→ **STATED EXERCISE**
Copy the listing below line for line, starting at its first line and ending with the line that has "all(vert in verts" in it. Add nothing.

(Recorded data)
---------------
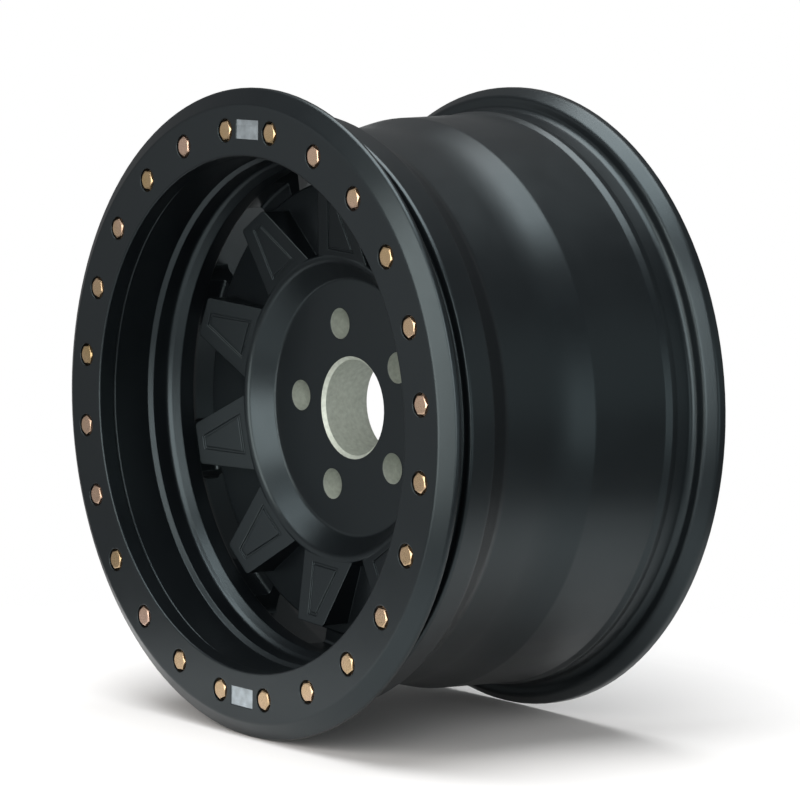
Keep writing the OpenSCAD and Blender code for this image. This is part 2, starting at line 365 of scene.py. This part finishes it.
# Bolts and washers
boltLook = {
    "colours": [(0.43, 0.31, 0.16, 1), (0.50, 0.36, 0.23, 1), (0.53, 0.37, 0.29, 1)],
    "filmScale": 14.0,
    "filmStops": (0.32, 0.5, 0.68),
    "noiseDetail": 2.0,
    "roughness": 0.3,
    "roughnessSpread": 0.06,
    "metallic": 0.9,
    "grainScale": 1500.0,
    "grainDepth": 0.15,
    "grainHeight": 0.0001,
    "edgeRadius": 0.0002,
}
boltForm = {
    "count": 24,
    "circle": 0.2074,
    "seatY": -0.1349,
    "headFlats": 0.0127,
    "headHeight": 0.0053,
    "headSegments": 48,
    "headTurn": (37, 60),
    "crownRadius": 0.0058,
    "crownSlope": 0.5,
    "shankRadius": 0.00397,
    "length": 0.03175,
    "plainLength": 0.0085,
    "pitch": 0.001411,
    "threadDepth": 0.00078,
    "threadCrest": (0.44, 0.56),
    "threadSink": 0.0001,
    "turnSegments": 20,
    "sharpAngle": 24,
}
washerSharpAngle = 20


def ringOf(bm, edges):
    made = bmesh.ops.extrude_edge_only(bm, edges=edges)["geom"]
    verts = [part for part in made if isinstance(part, bmesh.types.BMVert)]
    return verts, [part for part in made if isinstance(part, bmesh.types.BMEdge) and
                   all(vert in verts for vert in part.verts)]


# A hexagon head whose crown is turned: its top is a circle that slopes off towards the corners
def boltHead(bm, form):
    made = bmesh.ops.create_circle(bm, segments=form["headSegments"], radius=1.0)["verts"]
    for vert in made:
        angle = math.atan2(vert.co.y, vert.co.x)
        off = (angle + math.pi) % (math.pi / 3) - math.pi / 6
        reach = form["headFlats"] / 2 / math.cos(off)
        vert.co = (reach * math.cos(angle), reach * math.sin(angle), 0)
    rim = list({edge for vert in made for edge in vert.link_edges})
    bmesh.ops.contextual_create(bm, geom=rim)
    verts, rim = ringOf(bm, rim)
    for vert in verts:
        beyond = max(0.0, vert.co.xy.length - form["crownRadius"])
        vert.co.z = form["headHeight"] - beyond * form["crownSlope"]
    verts, rim = ringOf(bm, rim)
    for vert in verts:
        vert.co.xy = vert.co.xy.normalized() * form["crownRadius"]
        vert.co.z = form["headHeight"]
    bmesh.ops.contextual_create(bm, geom=rim)


# The plain shank below the head, then the thread: its profile is carried down a helix
def boltShank(bm, form):
    plain = bmesh.ops.create_cone(bm, segments=form["turnSegments"] * 2, cap_ends=True,
                                  radius1=form["shankRadius"], radius2=form["shankRadius"],
                                  depth=form["plainLength"])["verts"]
    bmesh.ops.translate(bm, verts=plain, vec=(0, 0, -form["plainLength"] / 2))
    root = form["shankRadius"] - form["threadDepth"]
    core = bmesh.ops.create_cone(bm, segments=form["turnSegments"], cap_ends=True,
                                 radius1=root, radius2=root,
                                 depth=form["length"] - form["plainLength"])["verts"]
    bmesh.ops.translate(bm, verts=core, vec=(0, 0, -(form["length"] + form["plainLength"]) / 2))
    pitch = form["pitch"]
    top = -form["plainLength"] + pitch / 2
    sunk = root - form["threadSink"]
    crest = [(form["shankRadius"], top - pitch * share) for share in form["threadCrest"]]
    profile = [(sunk, top)] + crest + [(sunk, top - pitch)]
    verts = [bm.verts.new((r, 0, z)) for r, z in profile]
    edges = [bm.edges.new(pair) for pair in zip(verts, verts[1:])]
    turns = math.floor((form["length"] - form["plainLength"]) / pitch - 0.5)
    steps = turns * form["turnSegments"]
    bmesh.ops.spin(bm, geom=verts + edges, cent=(0, 0, 0), axis=(0, 0, 1),
                   dvec=(0, 0, -turns * pitch / steps), angle=turns * math.tau, steps=steps)


# Every head stands at its own angle, as bolts do once they are tight
def boltsPiece(finish):
    form = boltForm
    turnStep, turnSpan = form["headTurn"]
    bm = bmesh.new()
    boltHead(bm, form)
    boltShank(bm, form)
    single = bpy.data.meshes.new("singleBolt")
    bmesh.ops.recalc_face_normals(bm, faces=bm.faces)
    bm.to_mesh(single)
    bm.free()
    bm = bmesh.new()
    for i in range(form["count"]):
        known = len(bm.verts)
        bm.from_mesh(single)
        bm.verts.ensure_lookup_table()
        added = bm.verts[known:]
        angle = math.radians((i + 0.5) * 360 / form["count"])
        turned = Matrix.Rotation(math.radians(90), 4, "X") @ Matrix.Rotation(
            math.radians(i * turnStep % turnSpan), 4, "Z")
        place = Matrix.Translation((form["circle"] * math.sin(angle), form["seatY"],
                                    form["circle"] * math.cos(angle)))
        bmesh.ops.transform(bm, matrix=place @ turned, verts=added)
    for edge in bm.edges:
        edge.smooth = edge.is_manifold and edge.calc_face_angle(0) < math.radians(form["sharpAngle"])
    for face in bm.faces:
        face.smooth = True
    bpy.data.meshes.remove(single)
    piece = objectFrom(bm, "ringBolts")
    paint(piece, [finish], lambda face: 0)
    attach(piece, "root")
    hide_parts("ring_bolts")
    print("bolts:", sum(len(face.vertices) - 2 for face in piece.data.polygons), "triangles")


zinc = zincPlate("yellowZinc", boltLook)
boltsPiece(zinc)
washers = joinedCopy("ring_washers", "ringWashers", washerSharpAngle)
paint(washers, [zinc], lambda face: 0)
print("washers done")

# Floor, backdrop, lamps and camera
stageLook = {
    "floorSize": 4.0,
    "floorSegments": 64,
    "floorFade": (0.34, 0.6),
    "floorColour": (0.72, 0.72, 0.72, 1),
    "floorRoughness": 0.9,
    "backdropPlace": (-3.14, 2.47, -0.43),
    "backdropSize": 2.0,
    "worldStrength": 0.2,
}
lampLooks = {
    "topLamp": {"place": (0.0, -0.2, 2.5), "size": (2.5, 2.5), "power": 120.0,
                "colour": (1, 1, 1)},
    "faceLamp": {"place": (0.15, -2.6, 0.45), "size": (1.2, 2.6), "power": 57.0,
                 "colour": (1.0, 0.95, 0.9)},
    "cameraLamp": {"place": (2.0, -2.0, 0.75), "size": (1.4, 2.6), "power": 66.0,
                   "colour": (1.0, 0.97, 0.95)},
    "leftLamp": {"place": (-2.2, -2.8, 0.4), "size": (2.0, 2.0), "power": 6.2,
                 "colour": (1, 1, 1)},
    "sideLamp": {"place": (3.0, 0.3, 0.1), "size": (1.2, 1.6), "power": 10.0,
                 "colour": (0.95, 1.0, 1.0)},
    "backLamp": {"place": (2.3, 2.0, 0.7), "size": (2.4, 1.6), "power": 3.6,
                 "colour": (0.9, 1.0, 1.0)},
}
sensorWidth = 36.0
photoView = {
    "azimuth": 51.843,
    "elevation": 6.172,
    "roll": 0.777,
    "distance": 3.071,
    "aim": (0.00159, 0.00264, 0.0035),
    "lens": 184.95,
}


# A pale floor that fades out away from the wheel
def addFloor():
    bm = bmesh.new()
    bmesh.ops.create_circle(bm, segments=stageLook["floorSegments"],
                            radius=stageLook["floorSize"] / 2, cap_ends=True)
    floor = objectFrom(bm, "floor")
    floor.location.z = cadBox[0].z
    material, tree, shader = newMaterial("paleFloor")
    setInputs(shader, {"Base Color": stageLook["floorColour"],
                       "Roughness": stageLook["floorRoughness"], "Specular IOR Level": 0.0})
    where = addNode(tree, "ShaderNodeTexCoord").outputs["Object"]
    away = addNode(tree, "ShaderNodeVectorMath", operation="LENGTH")
    tree.links.new(where, away.inputs[0])
    cover = remap(tree, away.outputs["Value"], stageLook["floorFade"], (1.0, 0.0))
    tree.links.new(cover, shader.inputs["Alpha"])
    floor.data.materials.append(material)


# The white sheet behind the wheel, farther off than any camera stands
def addBackdrop():
    bm = bmesh.new()
    bmesh.ops.create_grid(bm, x_segments=1, y_segments=1, size=stageLook["backdropSize"] / 2)
    sheet = objectFrom(bm, "backdrop")
    sheet.location = stageLook["backdropPlace"]
    sheet.rotation_euler = Vector(stageLook["backdropPlace"]).to_track_quat("Z", "Y").to_euler()
    material, _, shader = newMaterial("whiteSheet")
    setInputs(shader, {"Base Color": (0, 0, 0, 1), "Specular IOR Level": 0.0,
                       "Emission Color": (1, 1, 1, 1), "Emission Strength": 1.0})
    sheet.data.materials.append(material)


def addWorld():
    world = bpy.data.worlds.new("studio")
    scene.world = world
    world.use_nodes = True
    light = world.node_tree.nodes["Background"]
    light.inputs["Color"].default_value = (1, 1, 1, 1)
    light.inputs["Strength"].default_value = stageLook["worldStrength"]


def addLamp(name, look):
    lamp = bpy.data.lights.new(name, "AREA")
    lamp.shape = "RECTANGLE"
    lamp.size, lamp.size_y = look["size"]
    lamp.energy = look["power"]
    lamp.color = look["colour"]
    holder = bpy.data.objects.new(name, lamp)
    holder.location = look["place"]
    holder.rotation_euler = (-Vector(look["place"])).to_track_quat("-Z", "Y").to_euler()
    scene.collection.objects.link(holder)


def addCamera():
    camera = bpy.data.cameras.new("photoCamera")
    camera.lens = photoView["lens"]
    camera.sensor_width = sensorWidth
    azimuth = math.radians(photoView["azimuth"])
    elevation = math.radians(photoView["elevation"])
    back = Vector((math.sin(azimuth) * math.cos(elevation),
                   -math.cos(azimuth) * math.cos(elevation), math.sin(elevation)))
    holder = bpy.data.objects.new("photoCamera", camera)
    turn = back.to_track_quat("Z", "Y").to_matrix() @ Matrix.Rotation(
        math.radians(photoView["roll"]), 3, "Z")
    holder.matrix_world = Matrix.Translation(
        Vector(photoView["aim"]) + back * photoView["distance"]) @ turn.to_4x4()
    scene.collection.objects.link(holder)
    scene.camera = holder


addFloor()
addBackdrop()
addWorld()
for lampName, lampLook in lampLooks.items():
    addLamp(lampName, lampLook)
addCamera()

print("ready")
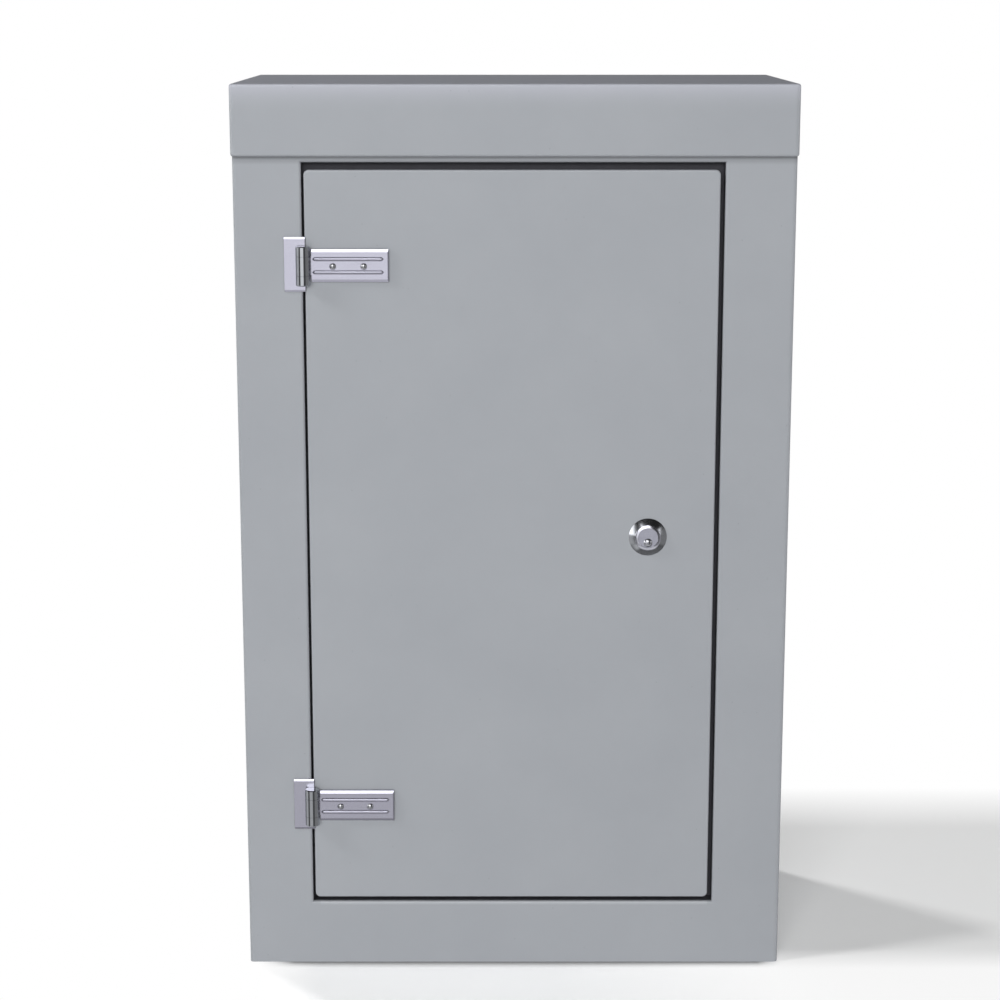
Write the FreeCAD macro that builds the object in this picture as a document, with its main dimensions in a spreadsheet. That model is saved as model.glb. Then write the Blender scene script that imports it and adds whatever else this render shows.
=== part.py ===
---------------
→ **RESULT OF THE TASK**
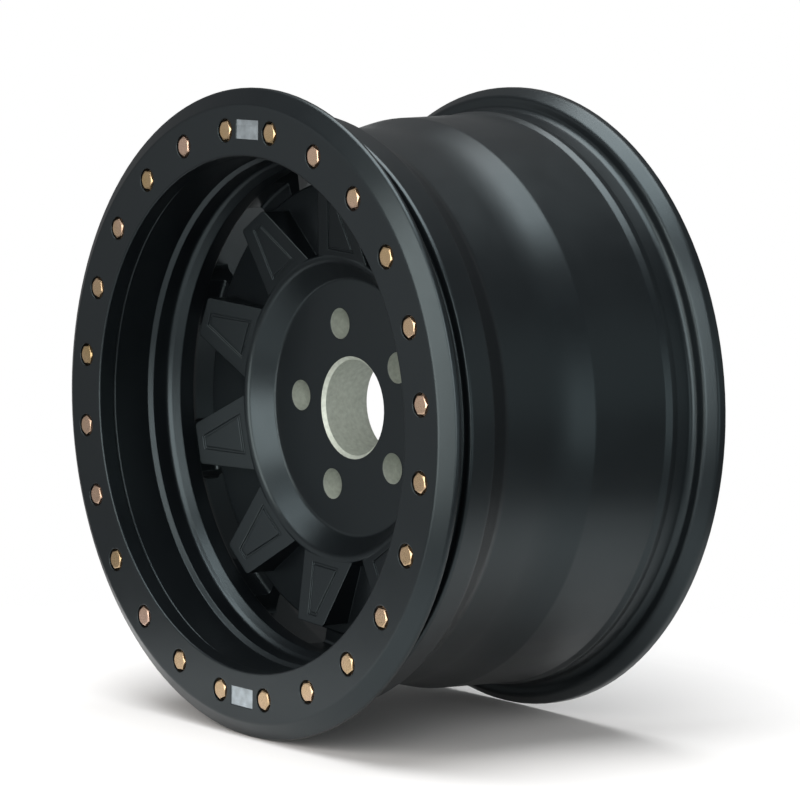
Keep writing the OpenSCAD and Blender code for this image. This is part 2, starting at line 365 of scene.py. This part finishes it.
# Bolts and washers
boltLook = {
    "colours": [(0.43, 0.31, 0.16, 1), (0.50, 0.36, 0.23, 1), (0.53, 0.37, 0.29, 1)],
    "filmScale": 14.0,
    "filmStops": (0.32, 0.5, 0.68),
    "noiseDetail": 2.0,
    "roughness": 0.3,
    "roughnessSpread": 0.06,
    "metallic": 0.9,
    "grainScale": 1500.0,
    "grainDepth": 0.15,
    "grainHeight": 0.0001,
    "edgeRadius": 0.0002,
}
boltForm = {
    "count": 24,
    "circle": 0.2074,
    "seatY": -0.1349,
    "headFlats": 0.0127,
    "headHeight": 0.0053,
    "headSegments": 48,
    "headTurn": (37, 60),
    "crownRadius": 0.0058,
    "crownSlope": 0.5,
    "shankRadius": 0.00397,
    "length": 0.03175,
    "plainLength": 0.0085,
    "pitch": 0.001411,
    "threadDepth": 0.00078,
    "threadCrest": (0.44, 0.56),
    "threadSink": 0.0001,
    "turnSegments": 20,
    "sharpAngle": 24,
}
washerSharpAngle = 20


def ringOf(bm, edges):
    made = bmesh.ops.extrude_edge_only(bm, edges=edges)["geom"]
    verts = [part for part in made if isinstance(part, bmesh.types.BMVert)]
    return verts, [part for part in made if isinstance(part, bmesh.types.BMEdge) and
                   all(vert in verts for vert in part.verts)]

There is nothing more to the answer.